Hoe zit dat nu met ‘materiaal’ en ‘materieel’? Is er een verschil tussen de twee en kunnen ze door elkaar gebruikt worden? Hebben we ‘filmmateriaal’ of ‘filmmaterieel’? Laat ik om m’n tweejarige bestaan als taaladviseur te vieren dat varkentje eens wassen.
De ouderen onder ons hebben op school geleerd – in de tijd dat de uilen nog spraken – dat materieel gébruikt en materiaal vérbruikt wordt.

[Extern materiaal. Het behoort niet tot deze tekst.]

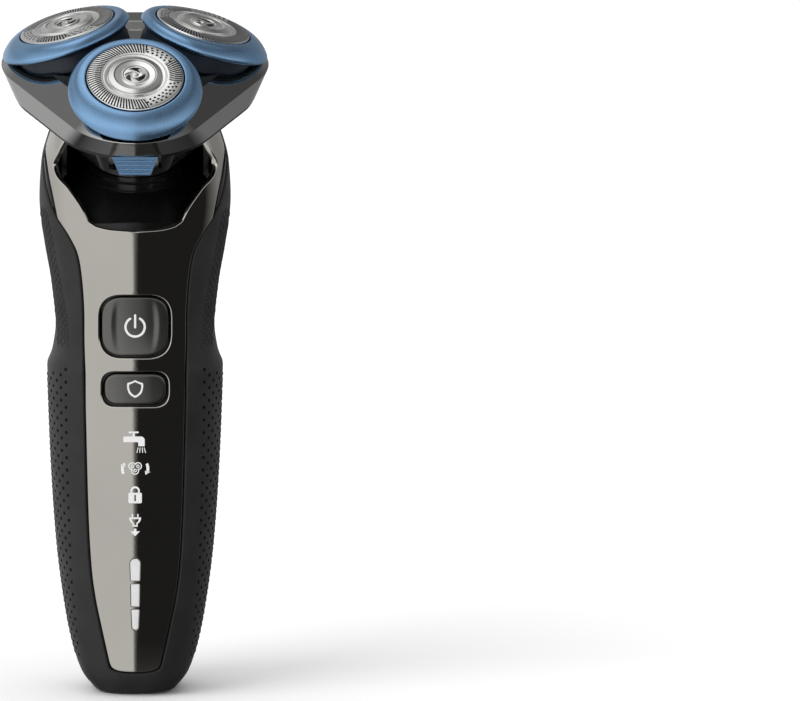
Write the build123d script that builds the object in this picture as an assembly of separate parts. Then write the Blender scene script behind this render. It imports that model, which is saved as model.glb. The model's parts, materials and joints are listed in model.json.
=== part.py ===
from build123d import *
import math
import os

# Three-head rotary electric shaver, as an assembly of separate pieces, in millimetres.
#
# Row frame: +Z up along the handle, the front panel faces -Y, the origin is the centre of the flat foot.
# The shaving unit has its own frame: its z axis is the neck axis, which leans forward, and its origin is
# the middle of the three shaving heads. Depths are measured down the neck axis from there.
# Each shaving head has a frame of its own, tipped outward: x points away from the neck axis.

# ---------------------------------------------------------------- driving dimensions
NECK_LEAN = 19.0  # neck axis, degrees forward of vertical
UNIT_Y, UNIT_Z = -8.7, 159.7  # middle of the three shaving heads
HEAD_CIRCLE = 19.0  # neck axis to a head's centre
HEAD_TIP = 17.0  # a head's axis leans out by this many degrees
HEAD_ANGLES = {"front": -90.0, "right": 30.0, "left": 150.0}

SKIN = 1.6  # front panel and grip thickness
SHELL = 1.4  # chassis wall under them
SQUARENESS = 2.7  # exponent of the handle's cross-section
FOOT_HALF_X, FOOT_HALF_Y = 9.6, 9.0

# Handle stations: height, half width, front y, back y
LOWER_BODY = [
    (0.0, FOOT_HALF_X, -FOOT_HALF_Y, FOOT_HALF_Y),
    (4.7, 13.1, -12.5, 12.7),
    (11.0, 15.2, -14.3, 15.1),
    (19.5, 16.95, -15.6, 17.1),
    (37.0, 19.2, -17.0, 19.0),
    (58.5, 20.6, -17.8, 20.1),
    (80.3, 21.4, -18.2, 20.8),
]
UPPER_BODY = [
    (80.3, 21.4, -18.2, 20.8),
    (83.6, 20.15, -18.2, 20.9),
    (90.3, 19.3, -18.2, 21.2),
    (100.6, 20.2, -18.3, 22.2),
    (110.0, 21.8, -18.5, 22.8),
    (121.0, 23.2, -18.8, 22.0),
    (130.0, 22.7, -18.8, 20.4),
    (137.0, 20.9, -18.2, 18.4),
    (146.0, 16.9, -15.5, 15.0),
]
TOP_Y, TOP_Z, TOP_SLOPE = -15.0, 137.6, 6.5  # the handle is cut off by this plane

SOCKET_Y = 4.6

# Half outline of the front panel, seen from the front: x, z
PANEL_SIDE = [
    (6.2, 8.6), (8.1, 17.5), (9.6, 25.0), (10.6, 33.0), (11.3, 46.0), (11.8, 66.0), (12.2, 86.0),
    (12.4, 98.0), (13.5, 108.0), (15.6, 113.0), (18.7, 117.6),
]
PANEL_HORN = [(18.7, 117.6), (19.8, 123.0), (21.0, 129.0), (21.7, 136.0), (20.0, 142.0)]
PANEL_FOOT_Z = 6.2
NOTCH_BASE = [(0.0, 115.1), (6.0, 115.5), (9.4, 116.2)]
NOTCH_SIDE = [(11.3, 117.4), (13.3, 121.2), (16.4, 125.4)]
NOTCH_SHOULDER = [(19.0, 128.0), (19.8, 131.0), (18.2, 134.2), (16.6, 137.0)]
COLLAR_R = 13.0
VALLEY_R = 16.6
COWL_WALL = 1.2
PANEL_GAP = 0.45
TRIM_EDGE = [(18.7, 117.6), (20.4, 121.5), (21.7, 127.0), (22.1, 134.0), (21.4, 142.0)]

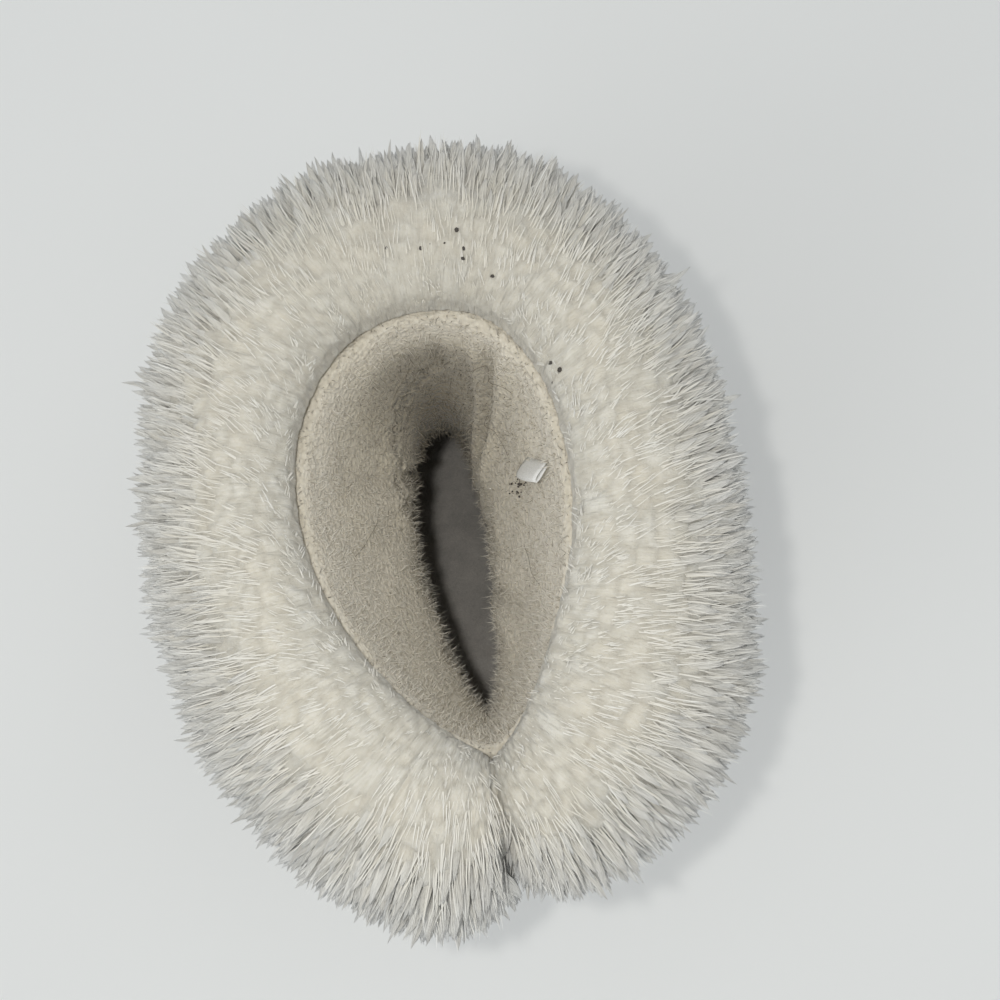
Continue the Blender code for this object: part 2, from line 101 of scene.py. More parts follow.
def flow(xs, ys, x):
    # cubic through the rows; each row's slope is the harmonic mean of its neighbours', so it never overshoots
    xs, ys = np.asarray(xs, float), np.asarray(ys, float)
    step = np.diff(xs)
    rise = np.diff(ys) / step
    product = rise[:-1] * rise[1:]
    slope = np.zeros(len(xs))
    slope[1:-1] = np.where(product > 0, 2 * product / np.where(product > 0, rise[:-1] + rise[1:], 1), 0)
    slope[0], slope[-1] = rise[0], rise[-1]
    x = np.clip(x, xs[0], xs[-1])
    k = np.clip(np.searchsorted(xs, x, side="right") - 1, 0, len(step) - 1)
    f = (x - xs[k]) / step[k]
    start = ys[k] * (1 + 2 * f) * (1 - f) ** 2 + slope[k] * step[k] * f * (1 - f) ** 2
    return start + ys[k + 1] * (3 - 2 * f) * f**2 - slope[k + 1] * step[k] * f**2 * (1 - f)


def straight(xs, ys, x):
    # straight lines from row to row
    return np.interp(x, xs, ys)


def read(table, name, x, curve=flow):
    # a column of a table at x, whose rows stand along the table's first column
    return curve(next(iter(table.values())), table[name], x)


def smooth(low, high, x):
    # 0 below low, 1 above high, with a soft s-curve between
    f = np.clip((x - low) / (high - low), 0, 1)
    return f * f * (3 - 2 * f)


def unit(vectors):
    # v / |v|
    return vectors / np.maximum(np.linalg.norm(vectors, axis=-1, keepdims=True), 1e-12)


def rounded(share, power=2.2):
    # a round end: (1 - (1 - share)^p)^(1/p)
    return (1 - (1 - np.clip(share, 0, 1)) ** power) ** (1 / power)


def softNoise(points, scale, seed):
    # random numbers on a cubic lattice, joined by an s-curve along each axis; -1 to 1
    table = np.random.default_rng(seed).random(noiseSize) * 2 - 1
    place = np.asarray(points) / scale + 1000
    cell = np.floor(place).astype(np.int64)
    f = place - cell
    f = f * f * (3 - 2 * f)
    total = 0.0
    for corner in itertools.product((0, 1), repeat=3):
        weight = np.prod(np.where(corner, f, 1 - f), axis=-1)
        i, j, k = np.moveaxis((cell + corner) % noiseSize, -1, 0)
        total = total + weight * table[i, j, k]
    return total


def bedHeight(station):
    return shoe["heelStack"] * read(footBed, "height", station)


def sectionAt(name, level):
    # a column of the sections at any level; the lowest heights stand on the foot bed
    values = upperSections[name].copy()
    if name.endswith("Height"):
        reach = upperSections[name.replace("Height", "Reach")][0]
        values[0] = (bedHeight(reach) + shoe["gap"]) / shoe["collarHeight"]
    return flow(np.arange(len(values)), values, level)


def footTop(station):
    # the vamp's ridge, held down under the shaft by a soft minimum
    reach, height = upperSections["frontReach"][2:][::-1], upperSections["frontHeight"][2:][::-1]
    keep = np.append(np.diff(reach) > 0.004, True)
    ridge = flow(reach[keep], height[keep], station)
    power = shoe["ridgePower"]
    return shoe["collarHeight"] * (ridge**power + shoe["footTop"] ** power) ** (1 / power)


def upperSkin(level, turn):
    # rings from a front point to a back point, and the half width is a smooth union of a last-shaped foot
    # and a leaf-shaped shaft: (foot^p + shaft^p)^(1/p)
    level, turn = np.broadcast_arrays(np.asarray(level, float), np.asarray(turn, float))
    side = np.where(np.sin(math.pi * turn) < 0, -1.0, 1.0)
    along = (1 - np.cos(math.pi * turn)) / 2
    front, back = sectionAt("frontReach", level), sectionAt("backReach", level)
    station = front + (back - front) * along
    frontZ, backZ = (shoe["collarHeight"] * sectionAt(name, level) for name in ("frontHeight", "backHeight"))
    bedLine = bedHeight(front) + (bedHeight(back) - bedHeight(front)) * along
    sag = np.clip(1 - level / 6, 0, 1) * (bedHeight(station) - bedLine)
    z = frontZ + (backZ - frontZ) * along + sag
    outer, inner = (read(soleOutline, name, station) for name in ("outer", "inner"))
    share = np.clip((z - bedHeight(station)) / (footTop(station) - bedHeight(station)), 0, 1)
    crown = (1 - share ** shoe["crownPower"]) ** (1 / shoe["crownRoot"])
    crown = crown * (1 + shoe["crownSwell"] * share * (1 - share))
    toe = rounded((front - station) / (shoe["toeRound"] * np.clip(1 - level / shoe["vampLevel"], 0.06, 1)))
    heel = rounded((station - back) / shoe["heelRound"])
    foot = shoe["ballWidth"] * (outer + inner) / 2 * crown * toe * heel
    widest = shoe["shaftWidest"]
    far = 1 - np.clip((along - widest) / (1 - widest), 0, 1) ** shoe["shaftFall"]
    leaf = np.where(along < widest, rounded(along / widest), far ** shoe["shaftRound"])
    shaft = shoe["collarWidth"] / 2 * sectionAt("halfWidth", level) * leaf
    power = shoe["unionPower"]
    half = (foot**power + shaft**power) ** (1 / power)
    rise = np.clip((level - shoe["vampLevel"]) / (shoe["shaftLevel"] - shoe["vampLevel"]), 0, 1)
    lean = sectionAt("shift", level) * (shoe["leanBow"] * along * (1 - along) - shoe["leanBack"])
    centre = shoe["ballWidth"] * (outer - inner) / 2 * (1 - rise) + shoe["collarWidth"] * lean * rise
    return np.stack([centre + side * half, shoe["heelOverhang"] - shoe["soleLength"] * station, z], axis=-1)


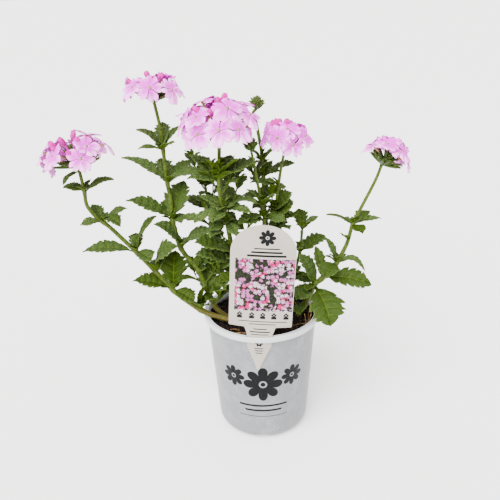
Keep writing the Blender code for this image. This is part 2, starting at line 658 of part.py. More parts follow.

Dat was een sloganeske manier om te zeggen dat ‘materieel’ naar werktuigen en gereedschap verwijst en ‘materiaal’ naar de grondstoffen die je met het ‘materieel’ kunt bewerken. En dat klopte ook. De uilen vertelden geen leugens.
Alleen spreken ze nu anders. In pakweg dertig jaar is de betekenis van ‘materiaal’ en ‘materieel’ een beetje verschoven. ‘Materiaal’ is nog altijd de ruwe stof die bewerkt wordt of waaruit iets opgebouwd is. Cement en beton zijn ‘bouwmaterialen’. Ook de gegevens die voor een intellectuele arbeid nodig zijn, vormen ‘materiaal’. Je verzamelt ‘materiaal’ over iemand om z’n biografie te schrijven.
‘Materiaal’ is intussen ook heel algemeen alles wat je nodig hebt om iets te doen: baggermateriaal, blusmateriaal, filmmateriaal, fotomateriaal, kampeermateriaal, onderzoeksmateriaal, voorlichtingsmateriaal. En ja, daardoor kan dubbelzinnigheid ontstaan. Want wat bedoel je met ‘fotomateriaal’? De foto’s zelf of de spullen waarmee je ze maakt? Het kan allebei.
‘Materieel’ is alleen gereedschap. Gróót gereedschap en gróte machines, daar verwijst ‘materieel’ in het hedendaagse taalgebruik naar. Het ‘rollend materieel’ van de spoorwegen zijn de wagons en de locomotieven. De brandweer kan met ‘zwaar materieel’ uitrukken en dan bedoelen we niet zware hamers en blusapparaten, maar grote tankauto’s en ladderwagens. Legertanks zijn ook ‘materieel’. En om het helemaal ingewikkeld te maken: ook dat ‘materieel’ mag je ‘materiaal’ noemen.
Vandaag zouden de uilen het zo samenvatten: ‘materiaal’ is ‘grondstof’ en wat we in de omgang ‘spullen’ noemen, ‘materieel’ is het zware werk.